My most recent project was a six-story, 180,000 SF mixed-use building in [City] — ground-floor retail with five floors of multifamily above a below-grade parking structure. I managed 26 subcontractors at peak activity, maintained a rolling three-week lookahead schedule updated weekly, and delivered the project on time despite a concrete delay in month two that put us eight days behind the critical path. We recovered by replanning the MEP rough-in sequence in the residential tower to overlap with structural work we'd previously planned sequentially.
Safety is the aspect of this job I take most personally. On that project we logged 220,000 labor hours with zero recordable incidents. That result comes from daily toolbox talks, walking the site myself every afternoon specifically to catch behaviors before they become incidents, and making it clear to every sub foreman that unsafe conditions are grounds for stopping work — not a suggestion.
I use Procore for daily logs and photo documentation and have completed the Procore Certified Associate credential. I'm OSHA 30 certified and have current First Aid/CPR.
I'm interested in [Company] because of your reputation for complex healthcare and institutional work. That's the environment where field management matters most, and it's where I want to build the next phase of my career.
[Your Name]
Frequently asked questions
- What is the difference between a Construction Site Manager and a Superintendent?
- The titles are often used interchangeably, particularly in commercial GC firms. When they're distinguished, a Superintendent typically focuses on field operations for a single project or trade, while a Site Manager has broader authority including coordination with the owner and design team. In large programs, site managers may oversee multiple superintendents.
- What certifications should a Construction Site Manager have?
- OSHA 30-Hour Construction is a standard baseline requirement. LEED AP is valued at commercial firms. First Aid and CPR certification is expected. Some firms require a licensed General Contractor or designated building official certification depending on the state and project type. Procore or Autodesk Build platform certification is increasingly requested.
- How much time does a Site Manager spend in the field versus the office trailer?
- The split varies by project phase and preference. During active framing, MEP rough-in, and other complex field phases, most site managers spend 60–70% of their time in the field. Administrative work — daily logs, schedule updates, reviewing submittals — requires consistent office trailer time.

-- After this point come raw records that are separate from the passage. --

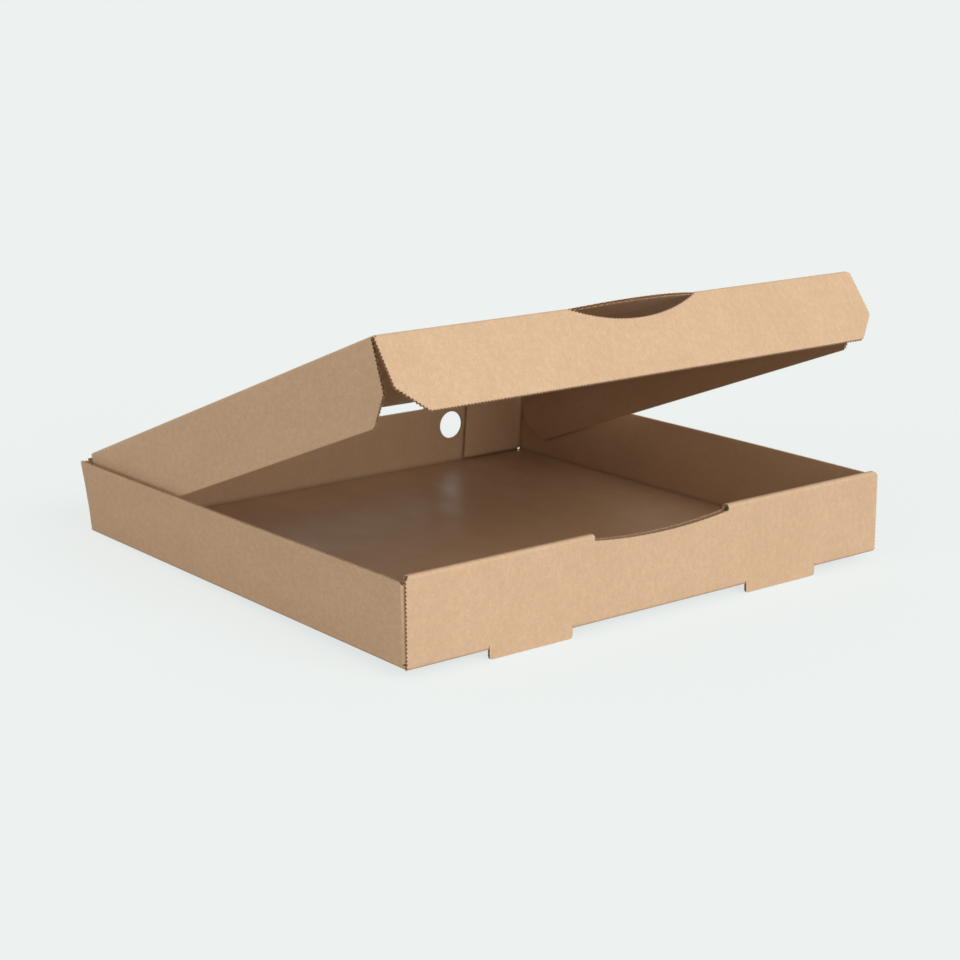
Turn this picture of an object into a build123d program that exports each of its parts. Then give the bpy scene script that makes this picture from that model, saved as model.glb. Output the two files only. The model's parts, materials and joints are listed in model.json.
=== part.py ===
from build123d import *
import os
from math import cos, radians, sin

# A pizza box folded from one blank of thin corrugated board, lid part open.
# Frame: X runs along the front wall, Y from front to back, +Z up, millimetres.
# The origin is the middle of the tray's underside, on the box's plane of symmetry.

# Board
board = 1.5
crease_inside = 0.35
ply_gap = 0.15
overrun = 5.0

# Tray
tray_width = 330.0
tray_depth = 326.8
front_height = 47.1
side_height = 44.2
tab_length = 50.0
tab_drop = 0.7
tab_corner = 6.0

# Finger notch over the middle of the rolled front wall
notch_width = 94.0
notch_end_depth = 3.1
notch_middle_depth = 6.2

# Feet cut out of the floor, and the lock tabs that stand in their slots
foot_width = 53.5
foot_from_side = 50.0
foot_drop = 5.0
foot_corner = 2.0
lock_clearance = 1.2

# Steam holes in the back wall
vent_diameter = 18.2
vent_from_side = 59.2
vent_height = 26.8

# Lid and its hinge
lid_open_angle = 20.5
hinge_height = 45.88
crease_clearance = 0.3
wall_clearance = 0.35
slot_width = 170.0
slot_below_hinge = 5.2
slot_into_lid = 9.8
slot_corner = 2.5

# Front flap of the lid
front_flap_height = 43.0
front_flap_swing = 16.5
front_flap_chamfer = 14.6
front_flap_corner = 3.5
crescent_width = 88.4
crescent_depth = 9.3
lobe_end_clearance = 3.4

# Side flaps of the lid
side_flap_height = 42.4
side_flap_chamfer = 14.5
side_flap_corner = 3.0
side_flap_back_gap = 0.6

# Sizes worked out from those above
half_board = board / 2
half_width = tray_width / 2
half_depth = tray_depth / 2
fold_middle = crease_inside + half_board
fold_outside = crease_inside + board
ply_pitch = board + ply_gap
front_wall = 2 * ply_pitch + board
hinge_y = half_depth - half_board
back_lining = half_depth - board - ply_gap - board
lid_half_width = half_width - board - wall_clearance
front_fold_reach = hinge_y + half_depth - front_wall - wall_clearance - half_board
side_flap_start = hinge_y - back_lining + side_flap_back_gap
side_flap_end = front_fold_reach - half_board - wall_clearance

crescent_rise = crescent_depth + half_board
crescent_radius = (crescent_width**2 / 4 + crescent_rise**2) / (2 * crescent_rise)
lobe_radius = crescent_radius - crease_clearance
lobe_width = crescent_width - 2 * lobe_end_clearance

# The lid's own directions: forward along the panel, and inward from it
lid_forward = Vector(0, -cos(radians(lid_open_angle)), sin(radians(lid_open_angle)))
lid_inward = Vector(0, -sin(radians(lid_open_angle)), -cos(radians(lid_open_angle)))
hinge_point = Vector(0, hinge_y, hinge_height)
front_fold_point = hinge_point + lid_forward * front_fold_reach
swing = radians(front_flap_swing)
flap_down = lid_inward * cos(swing) + lid_forward * sin(swing)


def creased_wall_line(ply, wall_top, turn):
    """Middle line of a wall from its top edge down and round the crease into the floor."""
    Line((ply, wall_top), (ply, fold_outside))
    JernArc(start=(ply, fold_outside), tangent=(0, -1), radius=fold_middle, arc_size=turn)


def is_tab_corner(edge):
    """Whether an edge across the board is a corner of a tab's free end."""
    return abs(abs(edge.center().X) - (half_width - tab_length)) < ply_gap and edge.length < fold_outside


os.makedirs("parts", exist_ok=True)

# Lines of the tray's sheet, taken through the middle of the board
front_ply = -half_depth + half_board
inner_ply = front_ply + 2 * ply_pitch
corner_tab = front_ply + ply_pitch
back_tab = half_depth - half_board - ply_pitch
back_ply = half_depth - half_board
side_ply = half_width - half_board
back_wall_top = hinge_height - half_board - crease_clearance
roll_top = front_height - half_board
lining_half_width = half_width - board - wall_clearance
foot_centre = half_width - foot_from_side - foot_width / 2
lock_width = foot_width - 2 * lock_clearance
slot_length = foot_drop + crease_inside

with BuildPart() as tray:
    # Floor, between the four bottom creases
    with BuildSketch(Plane.XY):
        Rectangle(tray_width - 2 * fold_outside, tray_depth - 2 * fold_outside)
    extrude(amount=board)

    # Bottom crease and outer ply of the front wall, the full width of the box
    with BuildSketch(Plane.YZ.offset(-half_width)):
        with BuildLine():
            creased_wall_line(front_ply, front_height - fold_outside, 90)
        trace(line_width=board)
    extrude(amount=tray_width)

    # Roll over the top of the front wall, the full width of the box
    with BuildSketch(Plane.YZ.offset(-half_width)):
        with BuildLine():
            FilletPolyline(
                (front_ply, side_height),
                (front_ply, roll_top),
                (inner_ply, roll_top),
                (inner_ply, side_height + ply_gap),
                radius=fold_middle,
            )
        trace(line_width=board)
    extrude(amount=tray_width)

    # Inner ply, between the side walls and down to just above the floor
    with BuildSketch(Plane.YZ.offset(-lining_half_width)):
        with BuildLine():
            Line((inner_ply, front_height - fold_outside), (inner_ply, board + ply_gap))
        trace(line_width=board)
    extrude(amount=2 * lining_half_width)

    # Bottom crease and back wall, up to the lid's crease
    with BuildSketch(Plane.YZ.offset(-half_width)):
        with BuildLine():
            creased_wall_line(back_ply, back_wall_top, -90)
        trace(line_width=board)
    extrude(amount=tray_width)

    # Bottom creases of both side walls, between the front and back walls
    with BuildSketch(Plane.XZ.offset(-half_depth + board + ply_gap)):
        for side in (-1, 1):
            with BuildLine():
                creased_wall_line(side * side_ply, side_height, -90 * side)
            trace(line_width=board)
    extrude(amount=tray_depth - 2 * (board + ply_gap))

    # Side walls with the corner tabs that turn in at both of their ends
    for side in (-1, 1):
        with BuildSketch(Plane.XY.offset(fold_outside + tab_drop)):
            with BuildLine():
                FilletPolyline(
                    (side * (half_width - tab_length), corner_tab),
                    (side * side_ply, corner_tab),
                    (side * side_ply, back_tab),
                    (side * (half_width - tab_length), back_tab),
                    radius=fold_middle,
                )
            trace(line_width=board)
        extrude(amount=side_height - fold_outside - 2 * tab_drop)

    # Eased free corners of the four tabs
    tab_ends = tray.edges().filter_by(Axis.Y).filter_by(is_tab_corner)
    fillet(tab_ends, tab_corner)

    # Slots that the feet leave in the floor and its front crease
    with BuildSketch(Plane.XY):
        with Locations((-foot_centre, 0), (foot_centre, 0)):
            with Locations((0, -half_depth + slot_length / 2)):
                Rectangle(foot_width, slot_length)
    extrude(amount=fold_outside, mode=Mode.SUBTRACT)

    # Feet, in the plane of the outer ply and under it
    with BuildSketch(Plane.XZ.offset(half_depth)):
        with Locations((-foot_centre, 0), (foot_centre, 0)):
            with Locations((0, (fold_outside - foot_drop) / 2)):
                feet_outline = Rectangle(foot_width, fold_outside + foot_drop)
        fillet(feet_outline.vertices().group_by(Axis.Y)[0], foot_corner)
    extrude(amount=-board)

    # Lock tabs of the inner ply, down through the slots to the underside
    with BuildSketch(Plane.XZ.offset(-inner_ply + half_board)):
        with Locations((-foot_centre, 0), (foot_centre, 0)):
            with Locations((0, board)):
                Rectangle(lock_width, 2 * board)
    extrude(amount=-board)

    # Finger notch through the roll and both plies
    with BuildSketch(Plane.XZ.offset(half_depth + overrun)):
        with BuildLine():
            notch_end = front_height - notch_end_depth
            Polyline(
                (-notch_width / 2, notch_end),
                (-notch_width / 2, front_height + overrun),
                (notch_width / 2, front_height + overrun),
                (notch_width / 2, notch_end),
            )
            ThreePointArc(
                (-notch_width / 2, notch_end),
                (0, front_height - notch_middle_depth),
                (notch_width / 2, notch_end),
            )
        make_face()
    extrude(amount=-(front_wall + 2 * overrun), mode=Mode.SUBTRACT)

    # Steam holes
    vent_x = half_width - vent_from_side
    with BuildSketch(Plane.XZ.offset(-half_depth - overrun)):
        with Locations((-vent_x, vent_height), (vent_x, vent_height)):
            Circle(vent_diameter / 2)
    extrude(amount=board + 2 * overrun, mode=Mode.SUBTRACT)

    # Lower edge of the slot along the hinge
    with BuildSketch(Plane.XZ.offset(-half_depth - overrun)):
        with Locations((0, hinge_height)):
            slot_outline = Rectangle(slot_width, 2 * slot_below_hinge)
        fillet(slot_outline.vertices(), slot_corner)
    extrude(amount=board + 2 * overrun, mode=Mode.SUBTRACT)

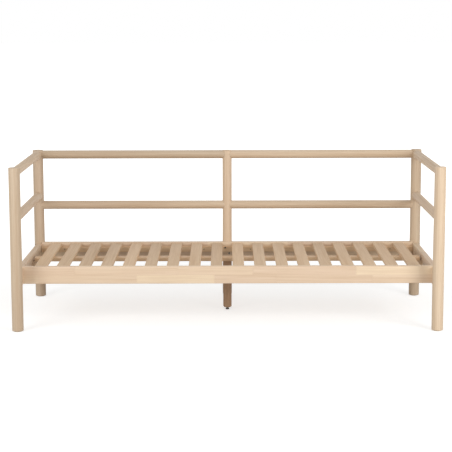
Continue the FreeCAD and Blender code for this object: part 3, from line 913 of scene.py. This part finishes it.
class DAYBED_OT_centre_post(bpy.types.Operator):
    """Builds the back centre post, notched over the back rail and drilled for its foot"""
    bl_idname = "daybed.centre_post"
    bl_label = "Centre Post"

    def execute(self, context):
        node = "post_back_centre"
        low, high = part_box(node)
        rail_low, rail_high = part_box("back_rail")
        foot = Vector(((low.x + high.x) / 2, (low.y + high.y) / 2, low.z))
        post = turned("centre_post", post_profile(low.z, high.z, (high.x - low.x) / 2), foot,
                      sizes().round_faces)
        gap = sizes().fitting_gap
        notch = cutting_box(Vector((low.x - gap, low.y - gap, rail_low.z - gap)),
                            Vector((high.x + gap, rail_high.y + gap, rail_high.z + gap)))
        bore = cutting_rod(foot - AXES["Z"] * MM, AXES["Z"], extent("centre_post_foot_insert").x / 2,
                           extent("centre_post_foot_stud").z)
        cut_away(post, [notch, bore])
        give_grain(post, node, POST_TONES_AND_SHADE[node])
        check_box(post, node)
        place_piece(post, "root", "post_wood", "post_wood", node)
        return {"FINISHED"}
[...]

The best site managers find the balance; too much desk time and field problems accumulate undetected.
- How is technology changing on-site management?
- Mobile platforms like Procore and Autodesk Build have moved punch lists, daily logs, and inspection records from paper to phone, making documentation faster and more consistent. Drone surveys provide weekly progress documentation. BIM coordination has reduced trade conflicts that used to be discovered only when two crews arrived at the same space. Site managers who are fluent with these tools catch problems earlier and document better.
- What career path does a Construction Site Manager typically follow?
- Most Site Managers came up through a trade or started as laborers and field engineers. The path forward typically leads to Senior Superintendent or Site Director overseeing multiple projects, then to VP of Field Operations or a principal role at a regional firm. Those with strong communication skills and project management aptitude sometimes transition to the PM track.